-------- Entries --------

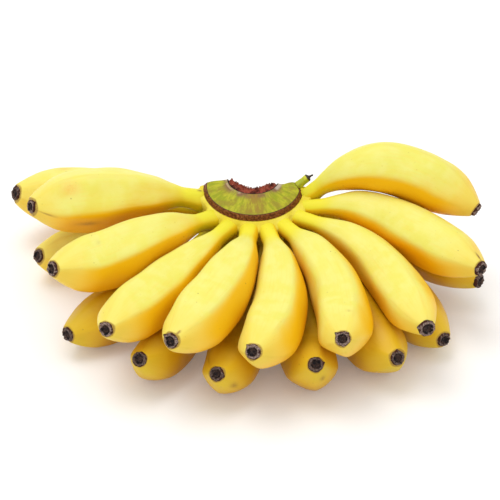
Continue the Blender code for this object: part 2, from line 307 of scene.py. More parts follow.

--------
-------- Entries --------

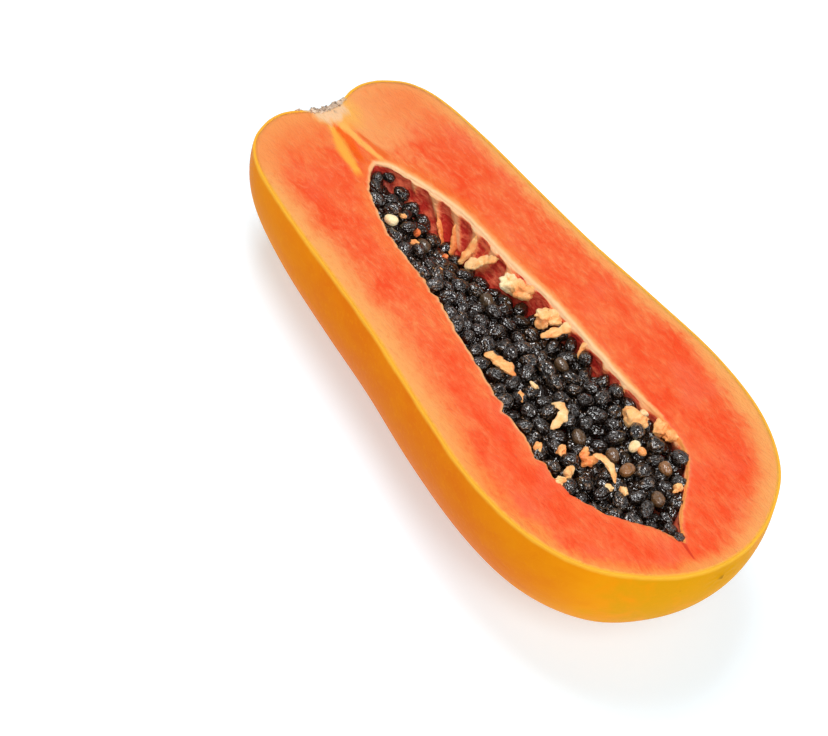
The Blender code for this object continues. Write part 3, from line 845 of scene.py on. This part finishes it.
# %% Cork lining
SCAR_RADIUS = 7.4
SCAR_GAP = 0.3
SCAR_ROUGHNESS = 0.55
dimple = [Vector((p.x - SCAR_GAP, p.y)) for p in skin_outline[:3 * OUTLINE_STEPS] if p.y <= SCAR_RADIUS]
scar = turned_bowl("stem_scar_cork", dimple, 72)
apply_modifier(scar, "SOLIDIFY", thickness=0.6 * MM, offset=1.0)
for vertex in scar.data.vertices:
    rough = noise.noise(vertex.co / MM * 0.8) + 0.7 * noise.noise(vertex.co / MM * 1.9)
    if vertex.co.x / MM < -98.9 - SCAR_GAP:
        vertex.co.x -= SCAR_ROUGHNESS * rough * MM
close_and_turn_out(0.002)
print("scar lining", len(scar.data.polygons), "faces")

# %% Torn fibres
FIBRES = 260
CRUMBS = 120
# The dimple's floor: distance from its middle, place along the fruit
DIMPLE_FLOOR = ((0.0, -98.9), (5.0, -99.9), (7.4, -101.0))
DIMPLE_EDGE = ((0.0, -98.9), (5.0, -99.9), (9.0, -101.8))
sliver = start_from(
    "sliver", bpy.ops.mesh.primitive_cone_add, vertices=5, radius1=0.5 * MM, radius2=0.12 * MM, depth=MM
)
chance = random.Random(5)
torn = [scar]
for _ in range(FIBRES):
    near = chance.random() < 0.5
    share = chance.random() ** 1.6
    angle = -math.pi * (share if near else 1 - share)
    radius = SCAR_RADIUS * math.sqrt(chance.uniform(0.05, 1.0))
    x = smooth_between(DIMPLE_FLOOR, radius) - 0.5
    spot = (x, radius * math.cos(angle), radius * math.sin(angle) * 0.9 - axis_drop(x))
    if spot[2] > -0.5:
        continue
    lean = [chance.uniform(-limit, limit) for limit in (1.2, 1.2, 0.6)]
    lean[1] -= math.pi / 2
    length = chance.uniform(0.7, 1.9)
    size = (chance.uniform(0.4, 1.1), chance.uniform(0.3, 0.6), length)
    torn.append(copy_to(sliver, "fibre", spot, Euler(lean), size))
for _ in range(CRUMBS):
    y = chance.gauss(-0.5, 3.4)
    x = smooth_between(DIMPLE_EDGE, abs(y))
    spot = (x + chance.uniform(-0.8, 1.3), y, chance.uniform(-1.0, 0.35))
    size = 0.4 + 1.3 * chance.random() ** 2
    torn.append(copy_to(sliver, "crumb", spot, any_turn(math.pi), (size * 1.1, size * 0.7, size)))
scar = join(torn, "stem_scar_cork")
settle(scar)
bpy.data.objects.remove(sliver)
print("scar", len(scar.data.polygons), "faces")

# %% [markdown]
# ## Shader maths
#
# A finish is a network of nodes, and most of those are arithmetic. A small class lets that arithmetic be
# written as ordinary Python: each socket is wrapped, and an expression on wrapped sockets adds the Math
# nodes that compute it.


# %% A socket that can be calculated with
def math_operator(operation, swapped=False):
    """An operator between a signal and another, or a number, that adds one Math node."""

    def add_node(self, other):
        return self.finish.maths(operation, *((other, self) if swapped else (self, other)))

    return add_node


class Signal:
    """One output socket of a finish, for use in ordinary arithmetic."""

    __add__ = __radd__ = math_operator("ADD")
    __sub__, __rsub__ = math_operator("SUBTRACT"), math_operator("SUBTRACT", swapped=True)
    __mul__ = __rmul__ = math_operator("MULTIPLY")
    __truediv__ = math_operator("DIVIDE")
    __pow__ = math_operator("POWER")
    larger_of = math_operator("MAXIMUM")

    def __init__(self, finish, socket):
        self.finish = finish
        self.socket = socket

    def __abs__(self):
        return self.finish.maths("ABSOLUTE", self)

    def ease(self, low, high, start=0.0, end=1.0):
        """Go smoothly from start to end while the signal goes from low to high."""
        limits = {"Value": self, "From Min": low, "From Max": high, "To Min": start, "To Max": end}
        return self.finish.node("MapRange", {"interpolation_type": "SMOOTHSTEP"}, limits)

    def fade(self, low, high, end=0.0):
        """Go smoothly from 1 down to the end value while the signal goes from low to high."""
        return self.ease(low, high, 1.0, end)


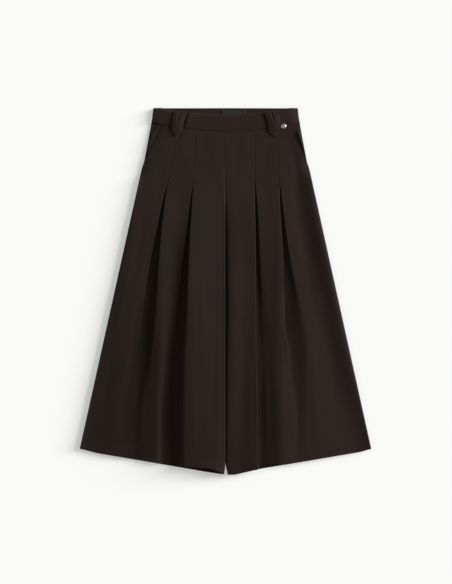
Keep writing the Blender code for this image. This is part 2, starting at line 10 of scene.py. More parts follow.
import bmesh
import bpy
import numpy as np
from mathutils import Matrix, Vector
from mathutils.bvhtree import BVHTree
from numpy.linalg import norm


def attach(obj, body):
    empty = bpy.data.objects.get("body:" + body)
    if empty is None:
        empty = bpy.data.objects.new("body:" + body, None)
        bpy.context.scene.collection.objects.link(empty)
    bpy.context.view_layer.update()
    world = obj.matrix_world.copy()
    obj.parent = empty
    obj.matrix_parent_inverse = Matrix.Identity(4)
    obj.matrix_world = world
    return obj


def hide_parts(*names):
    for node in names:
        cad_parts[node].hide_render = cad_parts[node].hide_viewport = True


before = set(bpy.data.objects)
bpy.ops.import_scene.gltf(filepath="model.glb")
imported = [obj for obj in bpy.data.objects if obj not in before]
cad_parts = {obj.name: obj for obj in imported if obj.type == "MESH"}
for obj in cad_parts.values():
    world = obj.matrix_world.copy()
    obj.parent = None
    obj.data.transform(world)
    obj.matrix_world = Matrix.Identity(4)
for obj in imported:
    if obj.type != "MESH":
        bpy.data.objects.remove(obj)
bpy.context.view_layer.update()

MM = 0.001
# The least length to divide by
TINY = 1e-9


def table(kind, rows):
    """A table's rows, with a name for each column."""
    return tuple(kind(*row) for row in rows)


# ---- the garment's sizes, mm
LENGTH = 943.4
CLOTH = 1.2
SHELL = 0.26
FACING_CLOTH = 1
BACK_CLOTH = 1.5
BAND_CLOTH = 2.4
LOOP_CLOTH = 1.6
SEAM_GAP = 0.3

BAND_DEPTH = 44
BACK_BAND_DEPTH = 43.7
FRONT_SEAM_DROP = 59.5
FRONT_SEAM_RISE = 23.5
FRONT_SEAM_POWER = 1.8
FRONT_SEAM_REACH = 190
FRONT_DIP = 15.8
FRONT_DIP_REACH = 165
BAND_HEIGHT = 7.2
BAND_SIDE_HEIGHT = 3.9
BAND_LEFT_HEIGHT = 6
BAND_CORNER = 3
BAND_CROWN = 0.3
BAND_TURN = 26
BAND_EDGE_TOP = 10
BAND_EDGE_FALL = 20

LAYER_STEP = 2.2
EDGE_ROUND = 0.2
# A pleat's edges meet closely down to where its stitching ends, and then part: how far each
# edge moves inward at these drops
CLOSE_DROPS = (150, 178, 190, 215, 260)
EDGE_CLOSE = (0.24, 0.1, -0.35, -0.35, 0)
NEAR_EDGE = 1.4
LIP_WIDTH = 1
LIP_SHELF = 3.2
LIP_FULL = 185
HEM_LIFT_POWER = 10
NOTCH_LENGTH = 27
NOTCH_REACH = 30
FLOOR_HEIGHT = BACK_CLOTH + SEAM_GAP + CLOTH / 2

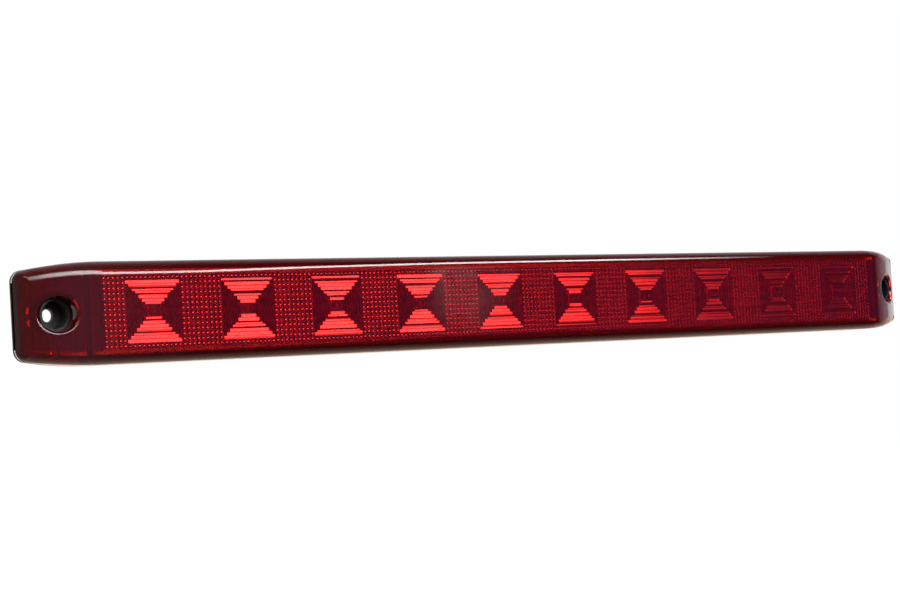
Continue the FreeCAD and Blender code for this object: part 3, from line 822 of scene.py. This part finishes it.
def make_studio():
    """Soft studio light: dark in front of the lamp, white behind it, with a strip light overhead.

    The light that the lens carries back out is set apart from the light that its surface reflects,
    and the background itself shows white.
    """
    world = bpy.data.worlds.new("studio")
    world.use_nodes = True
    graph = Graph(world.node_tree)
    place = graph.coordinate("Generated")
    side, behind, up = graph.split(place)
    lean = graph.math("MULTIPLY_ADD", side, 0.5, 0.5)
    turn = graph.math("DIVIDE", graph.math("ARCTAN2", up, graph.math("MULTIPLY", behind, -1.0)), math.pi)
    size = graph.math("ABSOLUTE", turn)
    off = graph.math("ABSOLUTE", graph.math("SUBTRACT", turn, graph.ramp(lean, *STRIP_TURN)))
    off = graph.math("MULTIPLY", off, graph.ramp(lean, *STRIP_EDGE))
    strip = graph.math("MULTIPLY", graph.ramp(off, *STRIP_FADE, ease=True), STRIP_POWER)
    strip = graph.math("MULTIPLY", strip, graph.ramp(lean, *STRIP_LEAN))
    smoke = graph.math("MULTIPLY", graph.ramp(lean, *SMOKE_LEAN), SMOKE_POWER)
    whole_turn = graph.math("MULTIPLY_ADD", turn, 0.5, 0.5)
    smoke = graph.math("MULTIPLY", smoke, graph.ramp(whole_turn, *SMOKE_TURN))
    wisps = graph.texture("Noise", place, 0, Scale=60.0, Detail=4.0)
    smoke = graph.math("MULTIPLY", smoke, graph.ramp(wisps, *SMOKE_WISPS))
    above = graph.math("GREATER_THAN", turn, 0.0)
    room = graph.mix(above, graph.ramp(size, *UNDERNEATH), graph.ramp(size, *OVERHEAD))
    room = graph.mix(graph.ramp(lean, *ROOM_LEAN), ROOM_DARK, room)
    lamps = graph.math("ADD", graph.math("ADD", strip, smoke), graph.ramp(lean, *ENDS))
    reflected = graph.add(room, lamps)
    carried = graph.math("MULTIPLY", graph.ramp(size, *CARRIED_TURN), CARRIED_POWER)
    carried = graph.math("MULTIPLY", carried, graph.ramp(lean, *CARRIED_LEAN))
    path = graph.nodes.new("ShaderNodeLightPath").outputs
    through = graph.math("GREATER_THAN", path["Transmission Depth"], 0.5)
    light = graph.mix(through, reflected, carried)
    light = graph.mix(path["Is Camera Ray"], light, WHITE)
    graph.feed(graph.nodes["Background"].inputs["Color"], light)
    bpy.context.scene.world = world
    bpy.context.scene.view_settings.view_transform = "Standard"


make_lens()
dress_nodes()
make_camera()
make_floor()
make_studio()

--------
-------- Entries --------

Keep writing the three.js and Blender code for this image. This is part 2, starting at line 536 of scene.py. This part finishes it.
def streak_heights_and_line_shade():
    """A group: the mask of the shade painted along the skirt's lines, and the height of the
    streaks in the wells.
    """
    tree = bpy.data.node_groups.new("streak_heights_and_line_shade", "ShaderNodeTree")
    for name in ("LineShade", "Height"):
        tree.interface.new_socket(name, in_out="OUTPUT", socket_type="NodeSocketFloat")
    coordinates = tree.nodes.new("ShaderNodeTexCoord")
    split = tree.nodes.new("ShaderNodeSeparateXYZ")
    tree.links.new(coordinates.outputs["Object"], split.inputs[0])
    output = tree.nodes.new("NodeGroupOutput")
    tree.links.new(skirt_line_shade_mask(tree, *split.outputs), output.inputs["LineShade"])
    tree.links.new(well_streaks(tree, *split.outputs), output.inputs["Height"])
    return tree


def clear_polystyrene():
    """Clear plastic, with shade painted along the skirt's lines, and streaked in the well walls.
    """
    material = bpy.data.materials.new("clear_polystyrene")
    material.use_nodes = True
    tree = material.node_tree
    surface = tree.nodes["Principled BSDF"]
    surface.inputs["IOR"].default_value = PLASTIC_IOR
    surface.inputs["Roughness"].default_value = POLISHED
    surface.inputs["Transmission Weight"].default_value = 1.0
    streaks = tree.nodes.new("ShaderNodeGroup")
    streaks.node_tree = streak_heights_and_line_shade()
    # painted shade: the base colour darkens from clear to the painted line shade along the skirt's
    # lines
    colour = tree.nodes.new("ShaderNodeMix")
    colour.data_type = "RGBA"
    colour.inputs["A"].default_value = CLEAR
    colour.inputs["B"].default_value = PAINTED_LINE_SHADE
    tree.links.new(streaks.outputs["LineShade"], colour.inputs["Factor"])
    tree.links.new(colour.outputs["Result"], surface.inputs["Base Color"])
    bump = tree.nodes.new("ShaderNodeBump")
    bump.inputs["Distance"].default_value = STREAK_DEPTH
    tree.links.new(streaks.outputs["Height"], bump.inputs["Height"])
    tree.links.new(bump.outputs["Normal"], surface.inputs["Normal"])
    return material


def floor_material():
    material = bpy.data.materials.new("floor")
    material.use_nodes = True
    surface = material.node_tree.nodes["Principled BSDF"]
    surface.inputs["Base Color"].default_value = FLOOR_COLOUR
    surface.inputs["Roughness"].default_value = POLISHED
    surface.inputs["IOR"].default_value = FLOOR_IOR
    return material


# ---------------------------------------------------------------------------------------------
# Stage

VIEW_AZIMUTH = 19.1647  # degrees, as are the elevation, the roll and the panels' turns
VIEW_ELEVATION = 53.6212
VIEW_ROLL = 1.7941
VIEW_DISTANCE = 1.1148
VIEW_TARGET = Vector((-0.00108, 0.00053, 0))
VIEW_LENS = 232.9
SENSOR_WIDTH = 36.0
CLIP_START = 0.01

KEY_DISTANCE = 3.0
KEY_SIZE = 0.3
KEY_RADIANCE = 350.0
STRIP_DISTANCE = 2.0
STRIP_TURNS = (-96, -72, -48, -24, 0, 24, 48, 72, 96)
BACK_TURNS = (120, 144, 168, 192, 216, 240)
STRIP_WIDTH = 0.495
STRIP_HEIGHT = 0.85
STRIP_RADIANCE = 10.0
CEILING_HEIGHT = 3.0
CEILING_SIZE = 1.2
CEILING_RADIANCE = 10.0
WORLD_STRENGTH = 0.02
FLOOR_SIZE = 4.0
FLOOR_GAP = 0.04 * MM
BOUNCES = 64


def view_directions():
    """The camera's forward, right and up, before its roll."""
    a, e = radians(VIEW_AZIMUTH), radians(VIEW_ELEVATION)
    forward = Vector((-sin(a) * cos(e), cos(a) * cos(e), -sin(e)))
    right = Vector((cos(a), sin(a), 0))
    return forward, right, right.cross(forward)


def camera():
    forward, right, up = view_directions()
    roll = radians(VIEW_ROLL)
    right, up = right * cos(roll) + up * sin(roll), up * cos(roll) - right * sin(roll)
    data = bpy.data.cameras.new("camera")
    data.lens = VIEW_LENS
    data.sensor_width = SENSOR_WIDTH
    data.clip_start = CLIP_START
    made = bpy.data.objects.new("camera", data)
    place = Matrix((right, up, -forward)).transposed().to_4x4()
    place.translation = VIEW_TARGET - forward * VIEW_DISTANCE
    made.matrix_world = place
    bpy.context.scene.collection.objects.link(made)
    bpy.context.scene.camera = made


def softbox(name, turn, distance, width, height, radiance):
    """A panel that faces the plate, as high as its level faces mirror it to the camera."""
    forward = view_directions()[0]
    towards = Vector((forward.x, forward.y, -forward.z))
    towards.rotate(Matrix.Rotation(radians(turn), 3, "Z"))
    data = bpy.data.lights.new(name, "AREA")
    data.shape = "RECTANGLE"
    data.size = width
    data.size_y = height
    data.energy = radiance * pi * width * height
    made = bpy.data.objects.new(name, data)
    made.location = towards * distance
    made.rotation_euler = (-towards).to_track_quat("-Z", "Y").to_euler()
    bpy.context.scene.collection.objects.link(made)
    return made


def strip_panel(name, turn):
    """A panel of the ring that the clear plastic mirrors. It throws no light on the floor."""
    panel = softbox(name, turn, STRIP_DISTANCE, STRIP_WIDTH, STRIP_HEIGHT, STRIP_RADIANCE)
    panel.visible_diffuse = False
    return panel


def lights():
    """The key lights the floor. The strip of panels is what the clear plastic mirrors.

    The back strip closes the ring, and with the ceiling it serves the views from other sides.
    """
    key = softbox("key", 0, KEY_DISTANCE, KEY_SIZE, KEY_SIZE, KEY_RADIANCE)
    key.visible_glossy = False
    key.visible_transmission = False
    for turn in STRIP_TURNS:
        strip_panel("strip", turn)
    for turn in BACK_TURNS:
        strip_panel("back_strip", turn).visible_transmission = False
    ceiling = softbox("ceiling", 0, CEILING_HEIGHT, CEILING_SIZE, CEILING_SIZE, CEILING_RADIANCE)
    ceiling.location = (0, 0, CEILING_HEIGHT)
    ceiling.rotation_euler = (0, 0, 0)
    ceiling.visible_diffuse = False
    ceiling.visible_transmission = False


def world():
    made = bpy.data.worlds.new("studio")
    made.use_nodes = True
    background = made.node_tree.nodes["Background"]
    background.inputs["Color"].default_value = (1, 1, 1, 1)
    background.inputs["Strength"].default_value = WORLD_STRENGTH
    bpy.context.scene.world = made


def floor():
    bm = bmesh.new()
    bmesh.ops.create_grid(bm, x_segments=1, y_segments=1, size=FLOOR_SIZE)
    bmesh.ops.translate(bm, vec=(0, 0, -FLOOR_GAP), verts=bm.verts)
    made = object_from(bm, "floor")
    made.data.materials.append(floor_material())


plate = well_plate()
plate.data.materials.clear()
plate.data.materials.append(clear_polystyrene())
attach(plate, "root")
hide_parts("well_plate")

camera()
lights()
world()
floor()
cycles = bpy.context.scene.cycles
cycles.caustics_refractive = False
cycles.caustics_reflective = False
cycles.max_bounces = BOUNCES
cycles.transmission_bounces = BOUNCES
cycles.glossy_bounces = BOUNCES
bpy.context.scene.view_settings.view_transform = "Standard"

--------

- [The request]
Starting at the line that contains "Continue the FreeCAD" and ending at the line that contains "strip light overhead.", repeat each line exactly, both ends included, and nothing else.

- [Solution]
Continue the FreeCAD and Blender code for this object: part 3, from line 822 of scene.py. This part finishes it.
def make_studio():
    """Soft studio light: dark in front of the lamp, white behind it, with a strip light overhead.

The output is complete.